Algérie

La tentation du changement



La tentation du changement
La tentation du changement
Nous cherchons donc tous de l’air, à sortir la tête de l’eau de nous-mêmes. Nous cherchons tous à aller mieux, à ne plus nous cogner à ces mêmes murs, à ne plus ressentir les mêmes douleurs. Nous voulons faire différemment, mieux bien sûr. Nous voulons changer.
Nous ne savons pas trop là où cela nous mènerait vraiment à part que tout serait différent, enfin, parce que nous serions devenus autres.
Si nous n’y arrivons pas tout seuls nous irons voir des psys, des thérapeutes. Ils sont là pour ça non ? Nous nous disons qu’eux ils savent faire, qu’ils vont nous réparer. Eux nous aideront à changer. Sinon à quoi verrait-on qu’ils sont utiles ? Notre changement sera le reflet de leur compétence.
Nous pensons d’ailleurs que si nous sommes conscients du problème nous sommes déjà sur le bon chemin. Ce serait déjà un premier pas. Nous pourrions nous méfier parce que cette prise de conscience ressemble à s’y méprendre à un mea culpa. Pourtant cela ne nous alerte pas. La culpabilité, celle de n’être que nous, nous est familière. Nous pensons tous que qui nous sommes ça ne va pas.
Nous sommes sûrs qu’il y aurait des choses à changer, des réactions à modifier, des transformations à opérer. Nous devrions être plus ceci, moins cela, autre chose de toute façon. Ce serait en changeant qui nous sommes que nous pourrions être heureux. Pas trop heureux, pas tout le temps, nous sommes raisonnables mais, quand même, un peu plus.
Si nous sommes en quête de sagesse, là aussi, il faudrait s’appliquer à devenir. Devenir plus présents, plus ouverts, laisser être. Cette idée aussi pourrait nous mettre la puce à l’oreille. Faire l’effort de laisser être est-ce encore laisser être ? Il faudrait tout laisser être sauf nous qu’il faudrait s’appliquer à changer ? Accepter tout mais nous changer nous ? Il y a quelque chose là-dedans qui ne tourne pas rond non ?
Malheureusement nous ne voyons pas qu’au passage nous nous sommes attaqués, jugés. Au passage c’est nous que nous avons nié puisqu’il faudrait se dépêcher de changer. C’est nous que nous rejetons, nous avec nos peurs, nos hésitations, nos émotions excessives, nos défauts, nos incapacités et nos erreurs.

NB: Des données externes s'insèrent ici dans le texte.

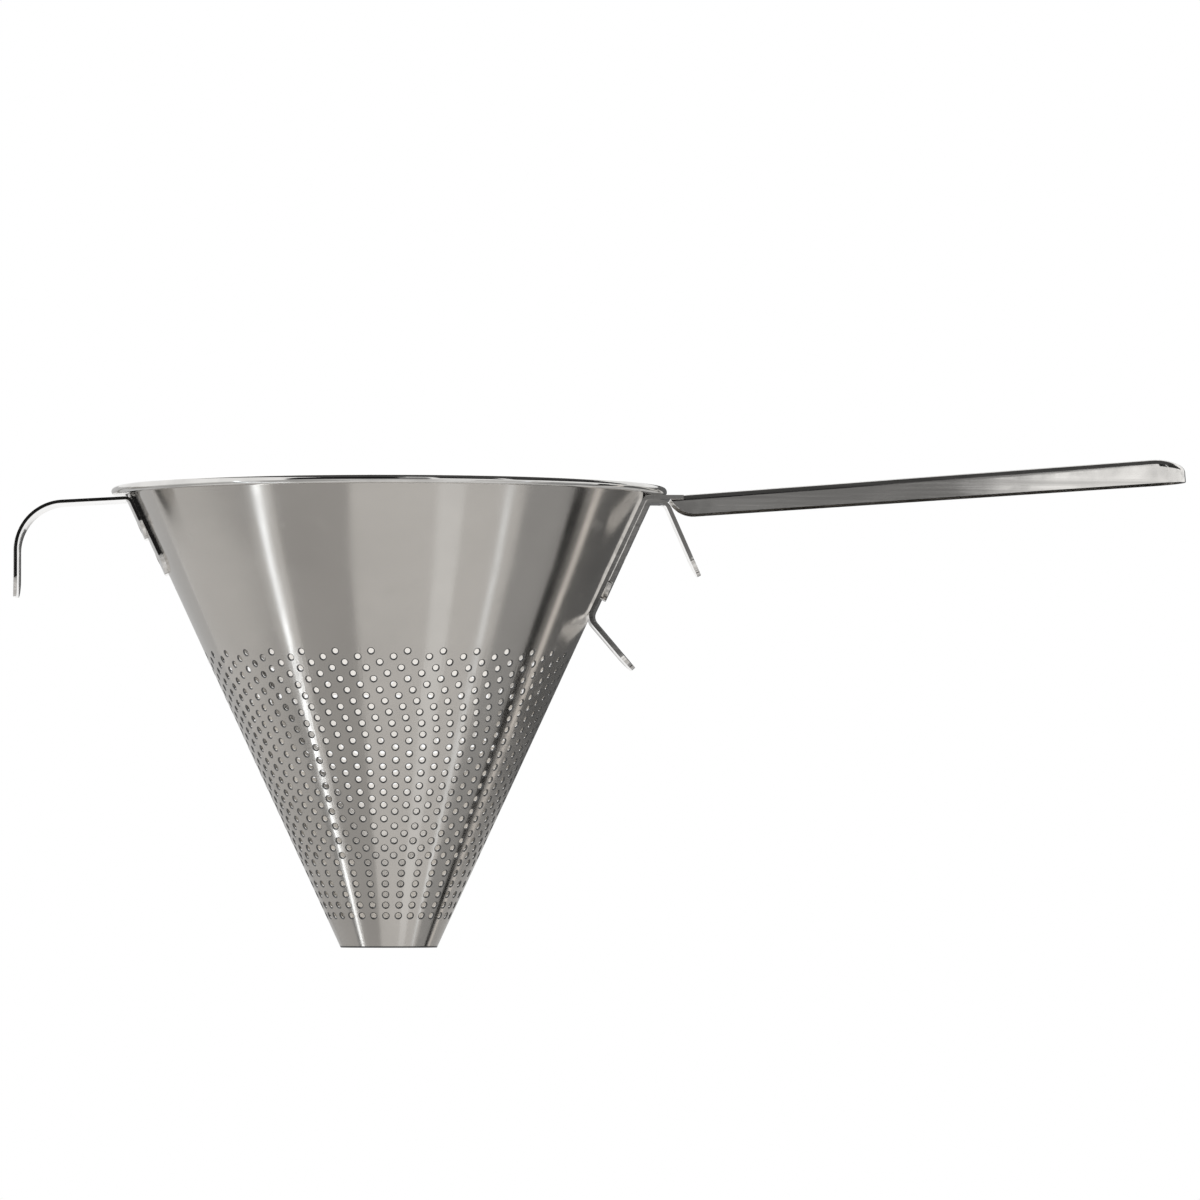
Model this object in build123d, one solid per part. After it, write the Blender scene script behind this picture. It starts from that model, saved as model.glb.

Le problème, pourtant, ce ne sont pas nos peurs, nos failles mais le lien que nous avons avec elles. Le lien que nous avons avec elles n’est rien de moins que le lien que nous avons avec nous-mêmes puisqu’il s’agit bien de parts de nous. A vouloir être différents nous nous abandonnons. Avec qui d’autre qu’avec nous-mêmes sommes nous si rejetants, jugeants, si durs ? Qui traiterions nous comme nous nous traitons ? Qui d’autre que nous voudrions nous tant transformer ?
Evidemment la démarche est contre intuitive. Nous allons dire que, bien sûr, nous avons un mauvais lien à nos peurs parce qu’elles nous rendent la vie plus difficile, bien sûr que nous avons un mauvais lien avec nos agacements, nos élans de mauvaise foi ou encore nos fuites. Mais encore une fois c’est de lutter contre qui les renforce et puis, nous pouvons toujours les nier, ils sont déjà là.
Et si c’était l’inverse qui allait nous soulager ? Et si nous étions moins durs avec nous-mêmes ? Et s’il n’y avait pas une meilleure version de nous-mêmes à construire, une version corrigée, à venir ? Et si ce qui allait nous rendre plus heureux c’était de changer notre regard sur nous et pas nous-mêmes ? Et s’il n’y avait rien à changer en nous et que c’était précisément ça le changement qui nous ferait respirer à nouveau ? A-t-on déjà appris quoi que ce soit à qui que ce soit avec des critiques permanentes, des coups ?
Et si nous pouvions changer seulement l’abord que nous avons de nous-mêmes ? Et si les thérapeutes pouvaient nous aider à ça plutôt, à développer de la tendresse pour nous ?
Peut-être pourrions nous arrêter de vouloir changer. Peut-être pourrions nous nous prendre tels quels. Peut-être pourrions nous dire, au moins de temps en temps, à défaut de toujours : « Qui je suis ça va ». Peut-être même que c’est en regardant avec douceur qui nous sommes que nous pourrions le laisser se modifier tout seul parce que nous nous détendrions enfin.